Our name was finally called after what seemed an eternity. Liam was thrilled to learn that this jaunt earned him a ride in the wheelchair up to the 5th floor. He could not contain himself!
We were greeted by the neurology department who gave us the run-down of the morning. Liam was placed in a bed and he sat patiently while the nurse placed nodes all over his head. I teared up looking at him. To see your son lying vulnerably with tubes connected all over him is not easy. But, he had the attitude of a champ!
He had to simulate hyperventilating by blowing on a pinwheel several times, then he had to watch a strobe light, and then...they asked us to fall asleep. The most glorious part! And, he went straight to sleep without any hesitation. And, don't you know we all did!!
When we woke up, we were told we could leave, but would have to visit his neurologist before to get her diagnosis of the problem. She did not see anything terribly unusual in his brain patterns. There was, however, something that 'blipped' while he was sleeping that was congruent with his diagnosis of autism, and was not uncommon, she said, to see in someone like him. She said it was more likely that he needed to stay on the seizure medicine for the rest of his life.
I wasn't sure how to take this. She was confident that the medicine would help him regulate and keep from having seizures, but she could not be totally sure. Part of me was devastated that I was staring down the barrel of a life with medications and possible seizure activity. And, part of me was relieved to know there was help.
See? It's not so scary! |
As with any part of autism, there is such a range of emotions. Sometimes you compare your lot with others and think, "well, it could be worse." And, then other times you just long for normal. You just want to have the 'normal' problems of having broken arms from tree climbing or stitches from falling down. No, with autism, you have all of that and much more to deal with. And, many times, the future is so hazy that you do not know at all what to expect.
But, what you can know is that, if you are aware enough, you will see the ways that God does provide in the moment. He provided my friends who were stoked to go bowling at midnight. He provided a breakfast place that was open early to house us and our need to waste a lot of time. He provided doctors and technology to help us get to the bottom of Liam's issues, and medicine to stop the seizures from happening. I forgot to say that while I was sitting in Cracker Barrel, I remember distinctly receiving several texts from friends as they were getting up saying that they were thinking and praying. That was God. He knew what I needed right then and there.
I am happy to report that Liam has (knock on wood) NOT had a seizure since that day. And, he is able to tolerate the generic brand of medicine so his meds are only about $6 per month as opposed to the almost $175 that the name brand was.

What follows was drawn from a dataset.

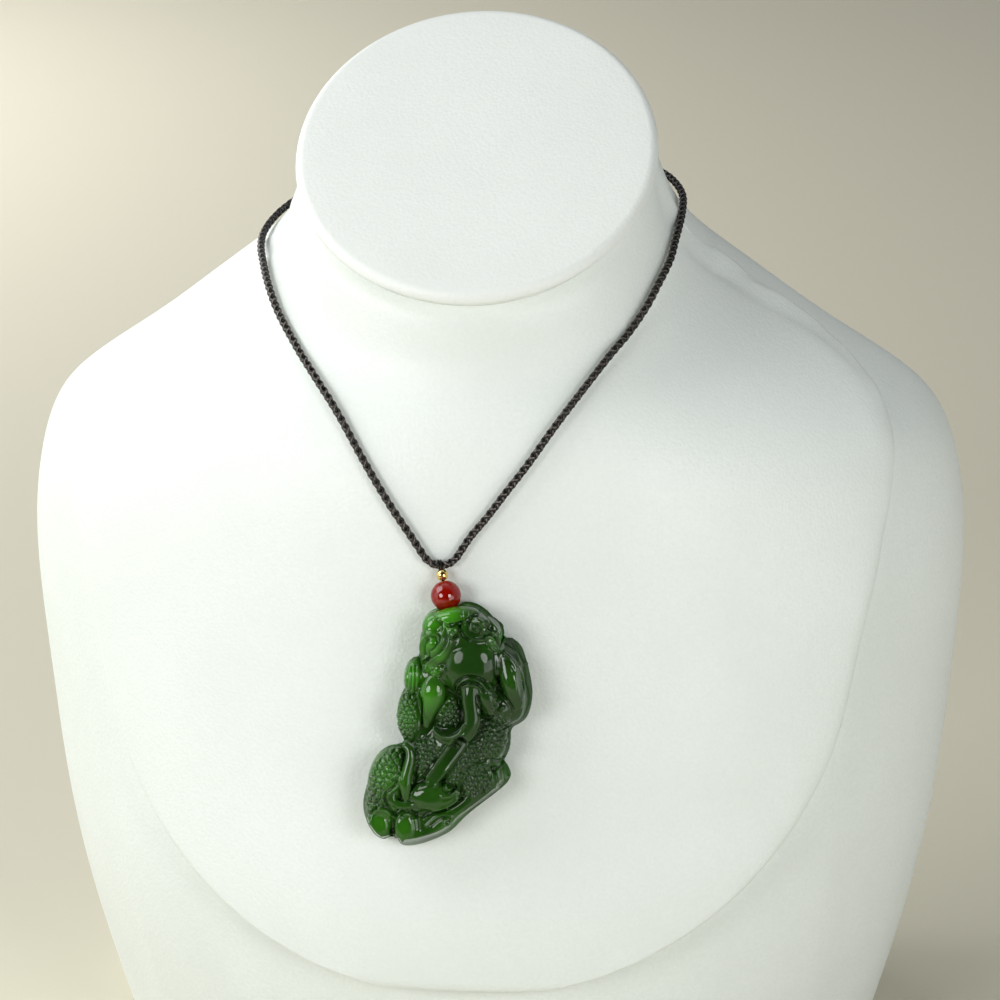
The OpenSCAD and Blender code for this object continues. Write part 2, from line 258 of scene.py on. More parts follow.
# Corners closer than the first are one, and ways that agree to the second are the same
MERGED, SAME_WAY = 0.000002, 0.9999
NECK_SLANT = radians(30.5)
# The leatherette's slow waves to the metre, and how far its pebbles are off round
WAVES, PEBBLE_BEND = 38, 0.0006


def leather_grain():
    """Pebbled grain with fine pores and slow waves of the cover, for bump and for tone."""
    group = bpy.data.node_groups.new("leather_grain", "ShaderNodeTree")
    for name, way in (("Pebbles", "INPUT"), ("Height", "OUTPUT"), ("Tone", "OUTPUT")):
        group.interface.new_socket(name, in_out=way, socket_type="NodeSocketFloat")
    pebbles = group.nodes.new("NodeGroupInput").outputs["Pebbles"]
    leave = group.nodes.new("NodeGroupOutput")
    place = node(group, "TexCoord").outputs["Object"]
    bend = node(group, "TexNoise", [("Vector", place), ("Scale", pebbles), ("Detail", 2)])
    push = node(group, "MixRGB", [("Fac", PEBBLE_BEND), ("Color1", place), ("Color2", bend.outputs["Color"])])
    cells = node(group, "TexVoronoi", [("Vector", push.outputs["Color"]), ("Scale", pebbles)])
    slow = noise(group, WAVES, 3, place=place)
    rise = result(group, "SUBTRACT", result(group, "MULTIPLY", slow, 3), cells.outputs["Distance"])
    group.links.new(rise, leave.inputs["Height"])
    group.links.new(result(group, "MULTIPLY", slow, bend.outputs["Fac"]), leave.inputs["Tone"])
    return group


GRAIN = leather_grain()


def leatherette(name, light, dark, pebbles):
    """White leatherette with a satin film, its grain of that many pebbles to the metre."""
    material, tree, skin = shader(name, {"Specular IOR Level": 0.42})
    grain = tree.nodes.new("ShaderNodeGroup")
    grain.node_tree = GRAIN
    grain.inputs["Pebbles"].default_value = pebbles
    tone = grain.outputs["Tone"]
    coloured(tree, tone, [(0.1, dark), (0.4, light)], skin.inputs["Base Color"])
    coloured(tree, tone, [(0.1, 0.5), (0.45, 0.38)], skin.inputs["Roughness"])
    bumped(tree, skin, grain.outputs["Height"], 0.26, 0.00025)
    return material


def mode(name):
    bpy.ops.object.mode_set(mode=name)


def smooth_cover(solid, name, creases, flat_ends=()):
    """A merged copy of a solid as one smooth skin, its sharp folds kept where it has creases. Each flat end,
    given by the way that it faces, is made one face first."""
    piece = bpy.data.objects.new(name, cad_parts[solid].data.copy())
    bpy.context.collection.objects.link(piece)
    pick(piece)
    mode("EDIT")
    bpy.ops.mesh.select_all(action="SELECT")
    bpy.ops.mesh.remove_doubles(threshold=MERGED)
    bpy.ops.mesh.select_mode(type="FACE")
    for way in flat_ends:
        mode("OBJECT")
        for face in piece.data.polygons:
            face.select = face.normal.dot(way) > SAME_WAY
        mode("EDIT")
        bpy.ops.mesh.dissolve_limited(angle_limit=FLAT_FOLD)
    bpy.ops.mesh.select_mode(type="VERT")
    bpy.ops.mesh.select_all(action="SELECT")
    bpy.ops.mesh.tris_convert_to_quads(face_threshold=QUAD_FOLD, shape_threshold=QUAD_FOLD)
    bpy.ops.mesh.select_all(action="DESELECT")
    if creases:
        bpy.ops.mesh.select_mode(type="EDGE")
        bpy.ops.mesh.edges_select_sharp(sharpness=SHARP_FOLD)
        bpy.ops.transform.edge_crease(value=creases)
        bpy.ops.mesh.select_mode(type="VERT")
    mode("OBJECT")
    finer = piece.modifiers.new("finer", "SUBSURF")
    finer.levels = finer.render_levels = FINE_STEPS
    bpy.ops.object.modifier_apply(modifier=finer.name)
    piece.data.shade_smooth()
    piece.data.materials.clear()
    return piece


slanted = Matrix.Rotation(NECK_SLANT, 3, "X") @ Vector((0, 0, 1))
core = smooth_cover("bust_body", "bust_core", creases=1, flat_ends=(Vector((0, 0, -1)), slanted))
pick(core)
bpy.ops.object.shade_smooth_by_angle(angle=SHARP_FOLD)
core.data.materials.append(leatherette("core_leatherette", (0.77, 0.82, 0.785), (0.725, 0.77, 0.735), 1150))
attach(core, "root")
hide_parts("bust_body")


# The raised front is one panel, 6 mm thick with a soft face, wrapped in the same leatherette. Its round
# lower edge and its sides are turned in and lie on the core. On the shoulders and the neck the panel ends
# flush against the core.
# How far off the core the panel counts as full, and its edge as thick
FULL_T, THIN_EDGE = 0.0059, 0.0008
FLUSH_FROM, FLUSH_OVER = 0.161, 0.036
FLUSH_UP, FLUSH_OUT = 0.0011, 0.0028
EDGE_FADE, CAP_CLEAR, CAP_FADE = 0.003, 0.002, 0.004
SHOULDER_TOP, SHOULDER_FADE, MOST_LIFT = 0.2095, 0.003, 0.002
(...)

And, this experience was one of those that I can look back and see God's presence. He is not in the past and in the future. He is in the right now. And, when I am able to BE here- there is less fear and more trust. In these rare moments, I am able to accept and receive the grace of knowing that all is okay. That I will make it some way, some how. Even in the sadness, because nothing lasts forever.
There will be joy.
Even if it's in a pancake or a wheelchair ride. God is near nonetheless.